Alaska Plumbing Co. v. Bingham

115 P. 159 | Or. | 1911

Mr. Justice McBride

delivered the opinion of the court.

1. We are satisfied from the evidence that neither appellant nor any one authorized to act for her had any knowledge that the water system constructed by plaintiff was being placed in the building until long after it had been installed, and the authorities are clear that a vendee of real property under a contract of sale of the character of the one at bar cannot incumber it without the consent of the actual owner. Belnap v. Condon, 34 Utah, 213 (97 Pac. 111: 23 L. R. A. [N. S.] 601); Rossi v. MacKellar (Com. Pl.), 13 N. Y. Supp. 827.

2. The next question for consideration is whether at the commencement of this suit there remained in Cone or in Mrs. Bingham, by Cone’s assignment, any equitable interest of Cone that could be the subject of a decree of foreclosure. There is no question but that the legal title to the property remained in Mrs. Bingham, and the only right that Cone ever had in the property was a right to demand^ a conveyance upon making the payments required in the contract, and the right to remain in possession so long as he continued to make the payments. He had no interest in a single foot of the soil or a single board in the building, but a right to demand a conveyance of these upon compliance with his contract. Had he sold what right he had, the purchaser could only have stepped into his shoes, and by complying with his contract enabled himself to finally demand a deed. The assignment to Mrs. Bingham under the circumstances merely amounted to a surrender of his possession, without the formality of an eviction. He had forfeited his right and was about to be turned out, and really had nothing to assign, and his attempted assignment conveyed nothing, because he had nothing. A decree order*509ing his interest to be sold would simply authorize plaintiff to sell his imaginary right in a forfeited contract— a right to demand the fulfillment of a broken and therefore void agreement.

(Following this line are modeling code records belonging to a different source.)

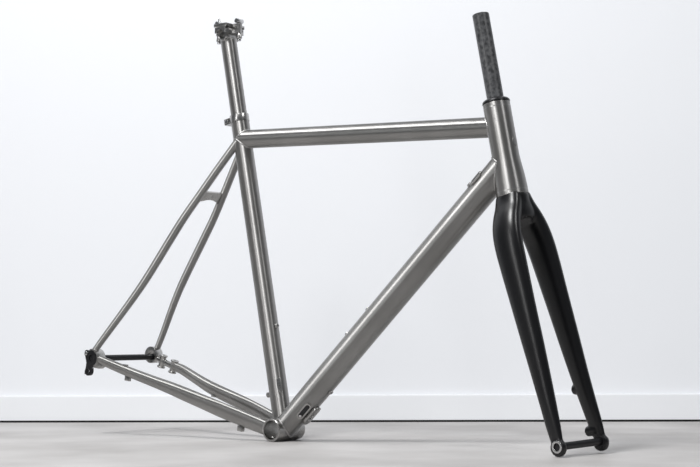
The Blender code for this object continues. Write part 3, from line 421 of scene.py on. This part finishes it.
def finish_bead(shape, rings, name, body):
    """The last ring meets the first one, turned to where its first point is nearest."""
    form = shape.form
    form.verts.ensure_lookup_table()
    steps = len(rings[0])
    first = list(form.verts)[:steps]
    last = list(form.verts)[-steps:]
    shift = min(range(steps), key=lambda k: (last[0].co - first[k].co).length)
    for i in range(steps):
        j = (i + 1) % steps
        form.faces.new((last[i], last[j], first[(j + shift) % steps], first[(i + shift) % steps]))
    shape.object(name, WELD, body, angle=70)


# --- frame tubes ------------------------------------------------------------------------
SEAT_INSIDE = within(Vector((0, 0, 0)), SEAT_DIR, SEAT_TUBE_R - 0.0003)
SHELL_INSIDE = within(Vector((0, 0, 0)), SIDE, SHELL_R - 0.0004, -SHELL_WIDTH / 2, SHELL_WIDTH / 2)


def head_outline():
    return [(HEAD_R, HEAD_LENGTH), (HEAD_R, 0.068), (0.0236, 0.058), (0.0247, 0.047),
            (0.0259, 0.035), (0.0267, 0.022), (0.0271, 0.010), (HEAD_FOOT_R, 0)]


def head_inside(p):
    offset = p - CROWN
    along = offset.dot(HEAD_DIR)
    outline = head_outline()[::-1]
    radius = np.interp(along, [h for _, h in outline], [r for r, _ in outline])
    return (offset - HEAD_DIR * along).length < radius - 0.0004


def make_head_tube():
    rows = spline([[r, h, 0] for r, h in head_outline()[1:]], 40)
    outer = [(HEAD_R - 0.0006, HEAD_LENGTH), (HEAD_R, HEAD_LENGTH - 0.0006)]
    outer += [(row[0], row[1]) for row in rows[:-1]]
    outer += [(HEAD_FOOT_R, 0.0008), (HEAD_FOOT_R - 0.0008, 0)]
    inner = [(LOWER_CUP_R, 0), (LOWER_CUP_R, LOWER_CUP_DEPTH), (HEAD_BORE_R, LOWER_CUP_DEPTH),
             (HEAD_BORE_R, UPPER_CUP_HEIGHT), (UPPER_CUP_R, UPPER_CUP_HEIGHT),
             (UPPER_CUP_R, HEAD_LENGTH)]
    Shape().turned(outer + inner, HEAD_AXIS, 96).object(
        "head_tube_surface", BRUSHED, "frame", "head_tube")
    for name, height in (("head_rim_upper", HEAD_LENGTH - 0.0078), ("head_rim_lower", 0.0072)):
        radius = HEAD_R if height > 0.1 else HEAD_FOOT_R - 0.0002
        groove = [(radius - 0.0010, height - 0.0006), (radius + 0.00012, height - 0.0006),
                  (radius + 0.00012, height + 0.0006), (radius - 0.0010, height + 0.0006)]
        Shape().turned(groove, HEAD_AXIS, 96).object(name, WELD, "frame")


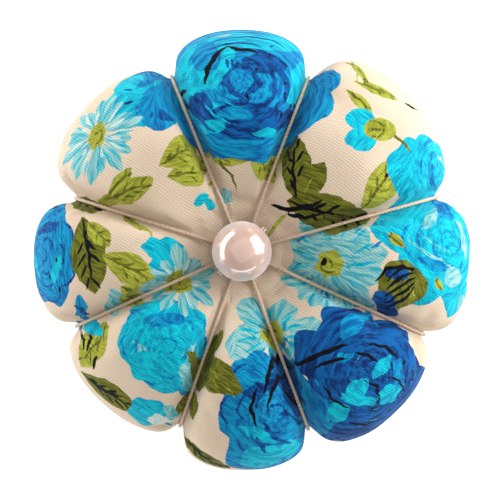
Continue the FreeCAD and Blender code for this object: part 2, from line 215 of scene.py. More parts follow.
# -- the cushion's form
@dataclass
class CushionForm:
    """Skin of the cushion, as rows from the bead to the mouth and columns round the axis."""

    groove_azimuths: tuple[float, ...] = (15.5, 69.0, 112.0, 162.4, 204.3, 250.5, 290.5, 335.4)
    rim_height: float = 17.0
    ring_radius: float = 2.6
    flat_radius: float = 22.0
    mouth_radius: float = 7.6
    lobe_columns: int = 22
    row_spacing: float = 1.25
    even_share: float = 0.55  # share of even spacing between columns
    hub_height: float = 27.3  # height of the skin beside the bead's seat
    crest_azimuth: float = 42.0  # lobe whose crest sets the rows
    outside: float = 0.08  # metres, well outside the cushion
    felt_gap: float = 0.05
    axis: np.ndarray = field(init=False)
    bead_height: float = field(init=False)
    underside: float = field(init=False)
    tree: BVHTree = field(init=False)

    def __post_init__(self) -> None:
        """Read the stitching axis, the heights and the cotton's surface from the frame."""
        low, high = (np.array(corner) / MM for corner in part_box("pearl_bead"))
        self.axis = (low + high)[:2] / 2
        self.bead_height = (low + high)[2] / 2
        self.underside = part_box("base_felt")[1][2] / MM + self.felt_gap
        self.tree = node_tree("cotton_cover")

    def skin_point(self, azimuth: float, ray: float) -> np.ndarray:
        """Outermost point of the cotton on one ray from the middle of the cushion.

        Args:
            azimuth: Azimuth about the stitching axis, in degrees.
            ray: Angle above the rim's height, in degrees.

        Returns:
            The point, in millimetres.
        """
        return np.array(self.cast(self.tree, azimuth, ray)[0]) / MM

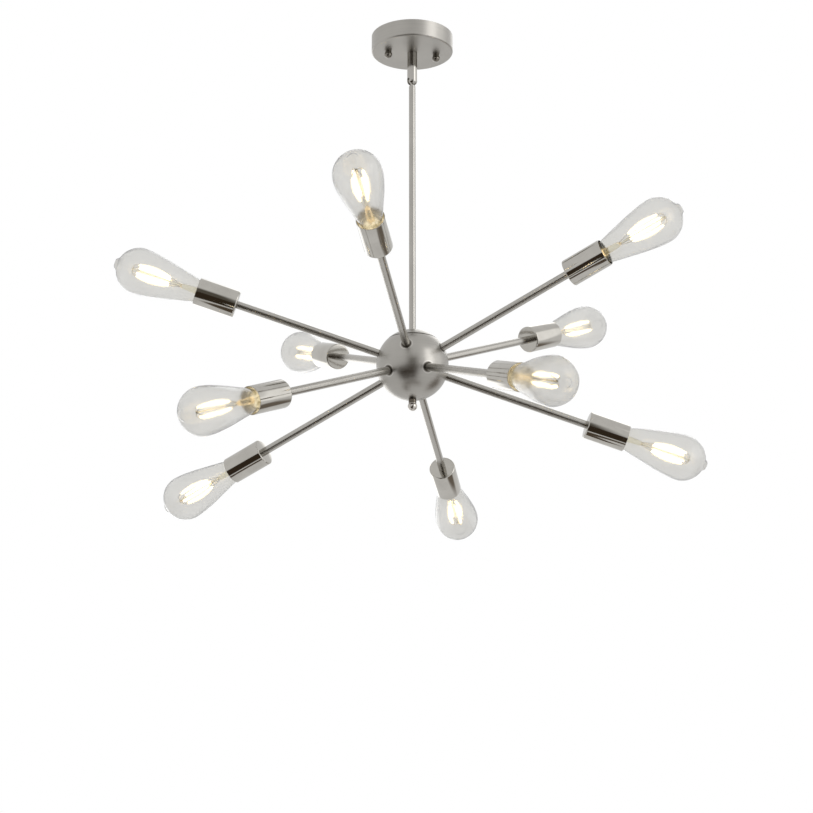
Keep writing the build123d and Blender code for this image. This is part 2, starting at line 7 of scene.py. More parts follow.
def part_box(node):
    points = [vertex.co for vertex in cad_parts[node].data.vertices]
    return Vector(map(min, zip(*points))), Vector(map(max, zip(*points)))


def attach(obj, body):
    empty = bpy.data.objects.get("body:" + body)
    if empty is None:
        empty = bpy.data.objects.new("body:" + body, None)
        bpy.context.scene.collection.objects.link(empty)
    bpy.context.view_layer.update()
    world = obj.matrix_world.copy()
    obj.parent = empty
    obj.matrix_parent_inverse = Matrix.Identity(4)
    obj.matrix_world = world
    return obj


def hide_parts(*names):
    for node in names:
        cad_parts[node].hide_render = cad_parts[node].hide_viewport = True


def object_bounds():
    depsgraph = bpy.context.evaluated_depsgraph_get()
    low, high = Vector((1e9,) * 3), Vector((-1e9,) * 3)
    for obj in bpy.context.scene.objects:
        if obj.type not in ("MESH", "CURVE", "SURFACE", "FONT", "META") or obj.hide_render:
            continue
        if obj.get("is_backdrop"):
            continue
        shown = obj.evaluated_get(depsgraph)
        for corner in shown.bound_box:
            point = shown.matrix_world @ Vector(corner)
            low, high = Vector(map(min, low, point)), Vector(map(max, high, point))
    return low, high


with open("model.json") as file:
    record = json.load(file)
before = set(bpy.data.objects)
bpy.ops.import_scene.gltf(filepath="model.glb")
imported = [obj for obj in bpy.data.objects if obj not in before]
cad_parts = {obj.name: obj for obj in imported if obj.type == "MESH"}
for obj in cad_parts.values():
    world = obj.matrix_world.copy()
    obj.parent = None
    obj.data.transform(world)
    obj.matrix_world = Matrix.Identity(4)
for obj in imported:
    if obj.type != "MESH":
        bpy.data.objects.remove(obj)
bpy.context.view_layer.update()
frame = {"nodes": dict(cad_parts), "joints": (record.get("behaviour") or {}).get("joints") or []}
MM = 0.001


# --- Ceiling fixings --------------------------------------------------------------------------
# The cross bar, its two studs and earth screw, and the swivel's nipple, washer and lock nut.
# Pressed and turned steel, bright zinc plated. The canopy hides them from below.

class Shade:
    """One output of a shader node. Arithmetic on it adds Math nodes to the same material."""

    def __init__(self, tree, socket=None):
        self.tree = tree
        self.socket = socket

    def node(self, kind, settings=None, inputs=None, out=0):
        """Adds a node, its settings first, then a value or a link for each socket."""
        made = self.tree.nodes.new("ShaderNode" + kind)
        for key, value in (settings or {}).items():
            if key == "stops":
                ramp = made.color_ramp.elements
                ramp[0].position, ramp[0].color = value[0][0], (*value[0][1], 1)
                ramp[1].position, ramp[1].color = value[-1][0], (*value[-1][1], 1)
                for place, colour in value[1:-1]:
                    ramp.new(place).color = (*colour, 1)
            else:
                setattr(made, key, value)
        for key, value in (inputs or {}).items():
            if isinstance(value, Shade):
                self.tree.links.new(value.socket, made.inputs[key])
            else:
                made.inputs[key].default_value = value
        return Shade(self.tree, made.outputs[out] if made.outputs else None)

    def math(self, operation, *others):
        return self.node("Math", {"operation": operation}, dict(enumerate((self, *others))))

    def __add__(self, other):
        return self.math("ADD", other)

    def __sub__(self, other):
        return self.math("SUBTRACT", other)

    def __rsub__(self, other):
        return self.node("Math", {"operation": "SUBTRACT"}, {0: other, 1: self})

    def __mul__(self, other):
        return self.math("MULTIPLY", other)

    def times(self, vector):
        """This vector with each part multiplied by that of another."""
        return self.node("VectorMath", {"operation": "MULTIPLY"}, {0: self, 1: vector})

    def noise(self, scale, detail=2.0):
        """Soft random value about 0.5 over this vector."""
        return self.node("TexNoise", {}, {"Vector": self, "Scale": scale, "Detail": detail})

    def between(self, low, high):
        """0 at low, 1 at high, and evenly in between."""
        inputs = {"Value": self, "From Min": low, "From Max": high}
        return self.node("MapRange", {"clamp": True}, inputs)

    def mix(self, first, second):
        """Colour that goes from the first to the second as this value goes from 0 to 1."""
        pair = [(*c, 1) if isinstance(c, tuple) else c for c in (first, second)]
        return self.node("Mix", {"data_type": "RGBA"}, {0: self, 6: pair[0], 7: pair[1]}, 2)

    def bump(self, depth):
        """Normal of a surface whose height in metres is this value times depth."""
        return self.node("Bump", {}, {"Height": self, "Distance": depth, "Strength": 1.0})

    def surface(self, inputs):
        """Ends the material in one Principled surface."""
        skin = self.node("BsdfPrincipled", {}, inputs)
        self.node("OutputMaterial", {}, {"Surface": skin})


def finish(name):
    """A new material, with its object coordinates to write the finish on."""
    made = bpy.data.materials.new(name)
    made.use_nodes = True
    made.node_tree.nodes.clear()
    return made, Shade(made.node_tree).node("TexCoord", {}, {}, "Object")


def dress(material, *names):
    """Gives CAD nodes that keep their own shape their finish."""
    for name in names:
        for slot in frame["nodes"][name].material_slots:
            slot.material = material


zinc, place = finish("bright zinc on steel")
spangle = place.noise(900, 3)
stain = place.noise(70, 4)
zinc_colour = stain.between(0.35, 0.65).mix((0.56, 0.57, 0.60), (0.66, 0.65, 0.60))
place.surface({"Base Color": zinc_colour, "Metallic": 1.0, "Roughness": spangle * 0.25 + stain * 0.2 + 0.08,
               "Normal": spangle.bump(0.00002)})
dress(zinc, "mounting_bracket", "ground_screw", "canopy_studs", "swivel_nipple", "swivel_washer",
      "swivel_lock_nut", "hub_spindle", "arm_nuts")


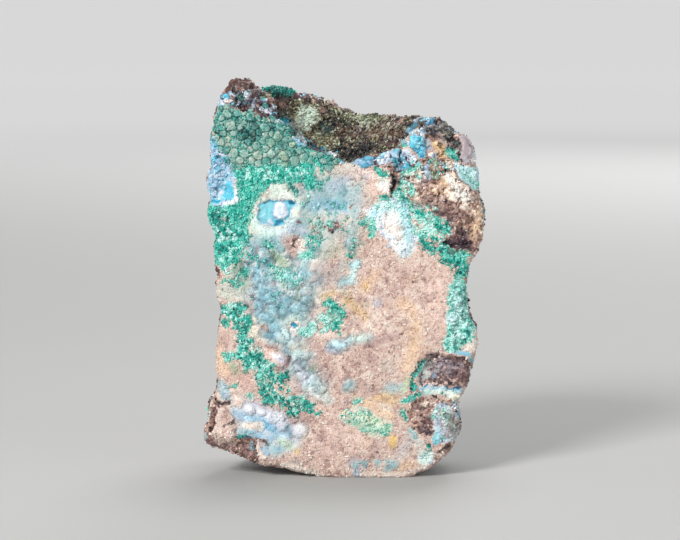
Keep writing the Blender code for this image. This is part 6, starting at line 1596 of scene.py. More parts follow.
# ---- Relief ---------------------------------------------------------------------------------------
def domes(points, size, seed):
    """Packed round tops, 0 to 1."""
    nearest, second, own, _ = crystals(points, size, seed)
    return np.sqrt(np.clip(second - nearest, 0, 0.5) * 2) * (0.6 + 0.4 * own)


def chips(points, size, seed):
    """Broken flat facets, each tilted its own way, about -1 to 1."""
    _, _, own, way = crystals(points, size, seed)
    turn = own * 2 * math.pi * 7
    slope = way[:, 0] * np.cos(turn) + way[:, 2] * np.sin(turn) + way[:, 1] * np.cos(3 * turn)
    return slope * 1.2 + own - 0.5


def relief(paint, points):
    """How far each place stands out from the smoothed solid, in mm."""
    front = paint.above_front
    rolling = 0.3 * cloud(points, 6.0, 71, 2)
    height = rolling * front
    height += paint.of("druse") * (0.22 * cloud(points, 2.0, 73, 3) + 0.08 * cloud(points, 0.6, 75, 1))
    net = smooth(NET_TOP + 1, NET_TOP - 2, paint.true_up)
    green = 0.14 * domes(points, GREEN_CLUMP, GREEN_SEED) + (0.10 + 0.30 * net) * domes(points, 2.2, 78)
    height += paint.of("malachite") * (green - 0.3)
    height += paint.of("knob") * -0.35
    height += paint.of("chrysocolla") * (0.14 * chips(points, 1.3, 79) + 0.08 * cloud(points, 0.7, 81, 2))
    lumpy = 0.25 + 0.40 * smooth(52, 46, paint.true_up) * smooth(14, 24, paint.true_up)
    height += paint.of("chalcedony") * lumpy * (domes(points, LUMP_SIZE, LUMP_SEED) - 0.5)
    height += paint.of("matrix") * (0.42 * chips(points, 3.0, 85) + 0.22 * chips(points, 1.1, 87))
    height += paint.of("lining") * (0.30 * cloud(points, 1.3, 89, 2))
    for rise, softness, shape in one_by_one(STEPS, 2):
        near, weight = paint.cover(shape, softness)
        height[near] += rise * weight * front[near]
    height += paint.broken
    lumps = np.zeros(len(points))
    across = paint.true_across + 0.5 * paint.wander[0]
    up = paint.true_up + 0.5 * paint.wander[1]
    for x, v, radius, rise in LUMPS:
        reach = np.clip(1 - ((across - x) ** 2 + (up - v) ** 2) / radius**2, 0, 1)
        lumps = np.maximum(lumps, rise * np.sqrt(reach))
    return height + lumps * front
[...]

Adams v. Russell, 85 Ill. 284, cited by counsel, is not in point. In that case King, Dayton & Adams sold a lot to one Watson, who purchased from Russell lumber, giving his note therefor, with which he built a house on the land. Subsequently he defaulted in his payments on the lot and reconveyed to his grantors; they agreeing to discharge the note. The court held that this agreement rendered the land liable on the foreclosure of a lien for the lumber, which the note was given to secure. It will be noted in the first place that, in the case above alluded to, the grantors made an absolute deed to the premises, reserving only a vendor’s lien, and that, upon the reconveyance, they expressly agreed to pay the debt which was embraced in the lien.

In Kerrick v. Ruggles, 78 Wis. 274 (47 N. W. 437), Ruggles purchased from the Neil-Pratt Lumber Company certain land, under a contract, the terms of which are not disclosed, and went into possession of the premises and built a mill thereon. Ruggles, with the knowledge and consent of the Neil-Pratt Lumber Company, • bought of Kerrick, and installed in the mill, certain heavy machinery, which was affixed to the realty. It was held that under these circumstances a subsequent cancellation of the contract of purchase did not extinguish Kerrick’s lien for the price of the machinery. The terms or circumstances under which the cancellation was made are not given, and whether there had been any previous default in payments does not appear.

In Wingert v. Stone, 142 Pa. 258, 262 (21 Atl. 812), Stone purchased a town lot and built a house thereon. He failed to pay for the materials used in the erection of the building, and thereafter refused to make further *510payments on the lot. His wife conveniently stepped in and contracted with the original vendor to complete the purchase, and then claimed that she held the house free from the lien. The court held that the husband had an equitable estate in the property which was not divested by refusing to pay the installments, but which should have been reconveyed. The court observed that this was a new way to get a house without paying for it, but does not seem to have gone very deeply into the case, either by way of statement of facts or discussion of the law.

In Boyd v. Blake, 42 Minn. 1 (43 N. W. 485), the vendor of land accepted a surrender of the contract of sale, agreeing, as a consideration for such surrender, to pay a lien claim which the vendee had incurred. The court held that this agreement subjected the surrendered land to the lien. In the case at bar there is no such agreement. The case of King v. Smith, 42 Minn. 286 (44 N. W. 65), seems to turn upon the construction of what the court calls an “awkwardly worded” statute of Minnesota, and, while there are some expressions used therein that appear to support plaintiff’s contention here, they are not convincing.

It is always in the power of one furnishing materials for the erection of a building to ascertain the interest therein of the person with whom he is contracting, and if he neglects this necessary precaution the courts ought to allow him to suffer the consequences of his negligence, rather than to saddle the loss upon innocent parties by a forced construction of the law.

The decree will be reversed, and one entered here dismissing the suit. Reversed : Decree Rendered.